Data to process>
+++

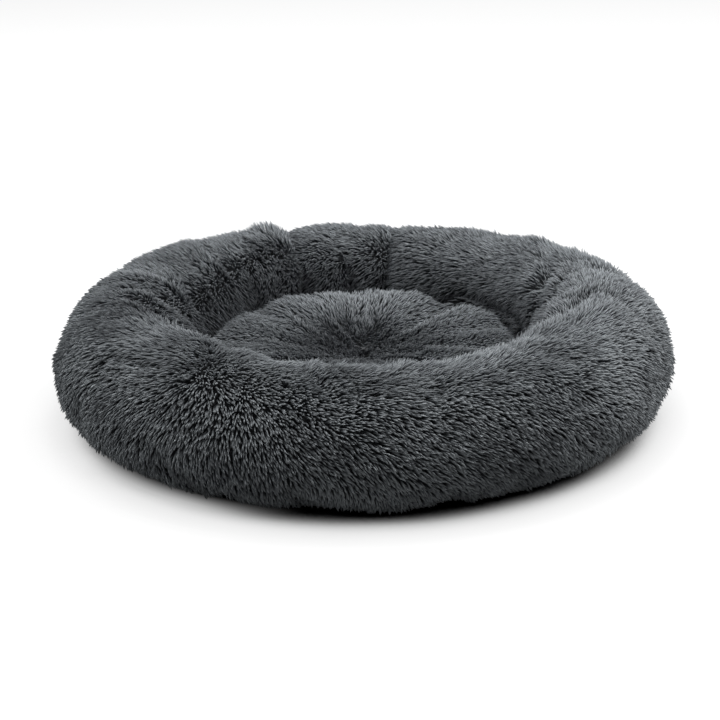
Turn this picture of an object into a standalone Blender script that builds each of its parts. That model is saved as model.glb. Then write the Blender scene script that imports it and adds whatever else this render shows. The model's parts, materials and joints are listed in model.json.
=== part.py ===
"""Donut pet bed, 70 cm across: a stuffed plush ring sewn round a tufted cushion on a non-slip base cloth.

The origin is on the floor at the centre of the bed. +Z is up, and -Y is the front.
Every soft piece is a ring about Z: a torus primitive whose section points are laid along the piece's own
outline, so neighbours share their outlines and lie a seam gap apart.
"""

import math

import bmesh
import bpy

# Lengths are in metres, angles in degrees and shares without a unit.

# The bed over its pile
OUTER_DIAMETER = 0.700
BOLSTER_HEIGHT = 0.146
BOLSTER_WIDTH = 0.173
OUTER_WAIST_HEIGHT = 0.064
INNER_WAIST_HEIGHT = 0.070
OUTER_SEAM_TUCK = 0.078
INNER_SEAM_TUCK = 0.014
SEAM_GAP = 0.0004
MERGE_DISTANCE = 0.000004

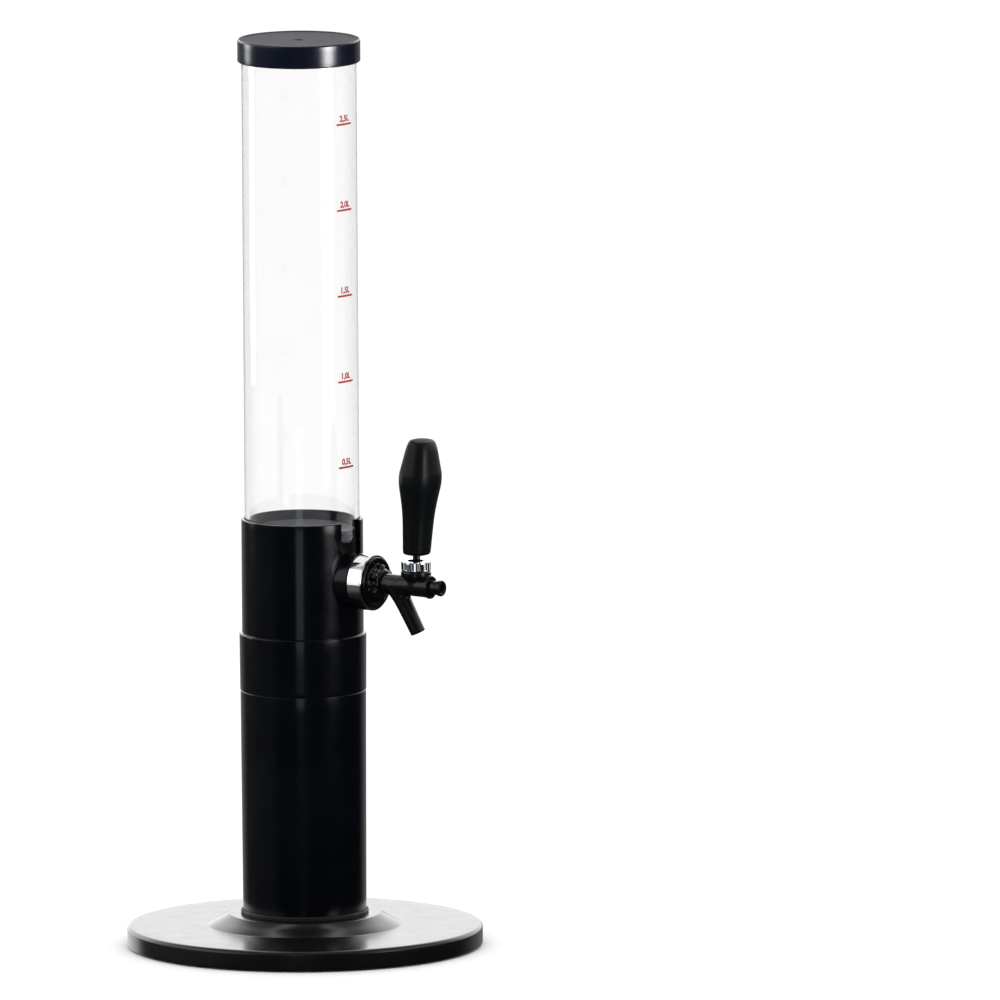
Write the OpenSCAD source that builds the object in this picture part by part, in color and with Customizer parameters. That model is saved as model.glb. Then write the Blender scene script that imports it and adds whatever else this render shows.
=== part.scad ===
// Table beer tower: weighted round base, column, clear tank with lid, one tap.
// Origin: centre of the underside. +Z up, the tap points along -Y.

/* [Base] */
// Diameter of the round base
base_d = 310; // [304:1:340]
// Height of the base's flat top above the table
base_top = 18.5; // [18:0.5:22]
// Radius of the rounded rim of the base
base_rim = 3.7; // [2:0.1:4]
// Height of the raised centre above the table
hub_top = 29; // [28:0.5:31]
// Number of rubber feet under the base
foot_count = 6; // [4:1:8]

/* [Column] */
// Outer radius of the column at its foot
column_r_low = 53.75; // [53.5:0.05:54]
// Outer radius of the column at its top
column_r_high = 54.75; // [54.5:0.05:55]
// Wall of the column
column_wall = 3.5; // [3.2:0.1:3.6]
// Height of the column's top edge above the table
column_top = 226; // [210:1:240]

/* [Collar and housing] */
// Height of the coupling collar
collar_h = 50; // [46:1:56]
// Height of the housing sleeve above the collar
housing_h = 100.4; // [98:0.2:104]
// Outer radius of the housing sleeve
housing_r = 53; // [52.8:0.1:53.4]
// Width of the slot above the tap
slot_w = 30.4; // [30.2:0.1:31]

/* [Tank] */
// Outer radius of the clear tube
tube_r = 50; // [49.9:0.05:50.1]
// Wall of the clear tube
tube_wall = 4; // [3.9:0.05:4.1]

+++

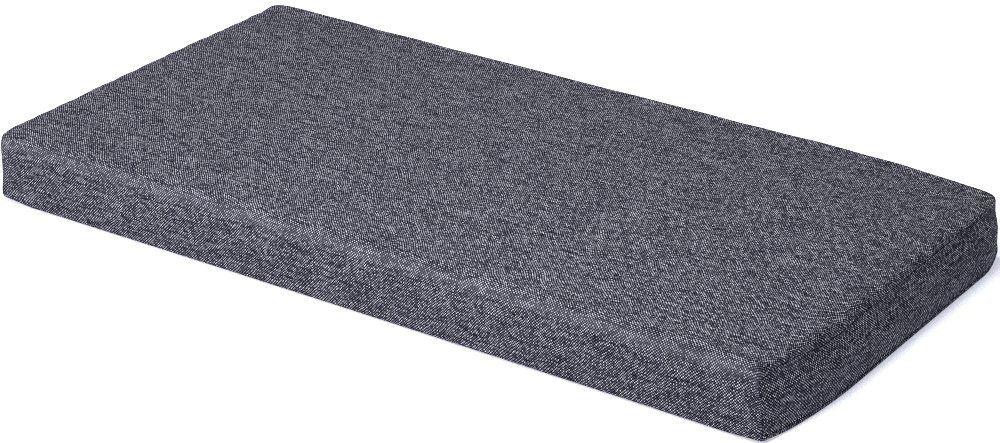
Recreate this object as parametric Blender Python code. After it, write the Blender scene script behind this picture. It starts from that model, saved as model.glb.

+++

Goal>
Copy out exactly the lines from the one containing "Turn this picture" to the one containing "points along -Y.", both ends inclusive.

Result of this task>
Turn this picture of an object into a standalone Blender script that builds each of its parts. That model is saved as model.glb. Then write the Blender scene script that imports it and adds whatever else this render shows. The model's parts, materials and joints are listed in model.json.
=== part.py ===
"""Donut pet bed, 70 cm across: a stuffed plush ring sewn round a tufted cushion on a non-slip base cloth.

The origin is on the floor at the centre of the bed. +Z is up, and -Y is the front.
Every soft piece is a ring about Z: a torus primitive whose section points are laid along the piece's own
outline, so neighbours share their outlines and lie a seam gap apart.
"""

import math

import bmesh
import bpy

# Lengths are in metres, angles in degrees and shares without a unit.

# The bed over its pile
OUTER_DIAMETER = 0.700
BOLSTER_HEIGHT = 0.146
BOLSTER_WIDTH = 0.173
OUTER_WAIST_HEIGHT = 0.064
INNER_WAIST_HEIGHT = 0.070
OUTER_SEAM_TUCK = 0.078
INNER_SEAM_TUCK = 0.014
SEAM_GAP = 0.0004
MERGE_DISTANCE = 0.000004

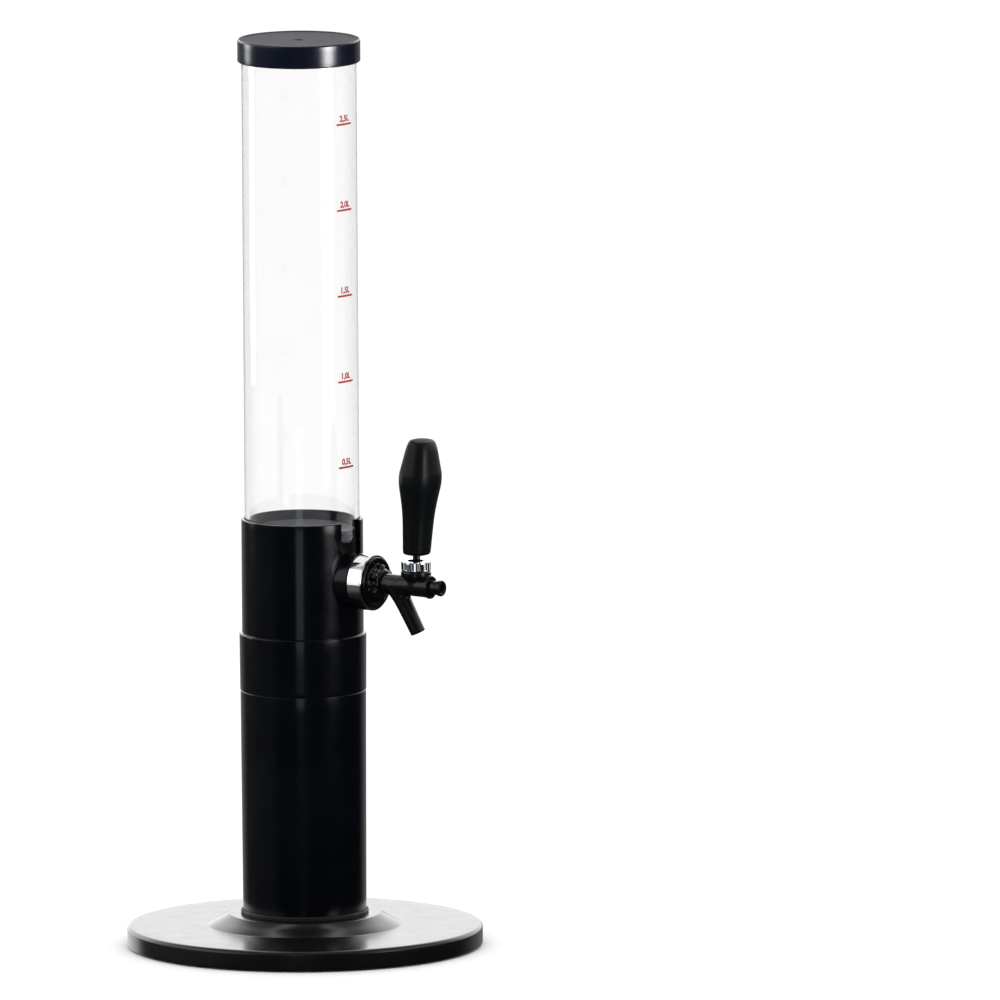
Write the OpenSCAD source that builds the object in this picture part by part, in color and with Customizer parameters. That model is saved as model.glb. Then write the Blender scene script that imports it and adds whatever else this render shows.
=== part.scad ===
// Table beer tower: weighted round base, column, clear tank with lid, one tap.
// Origin: centre of the underside. +Z up, the tap points along -Y.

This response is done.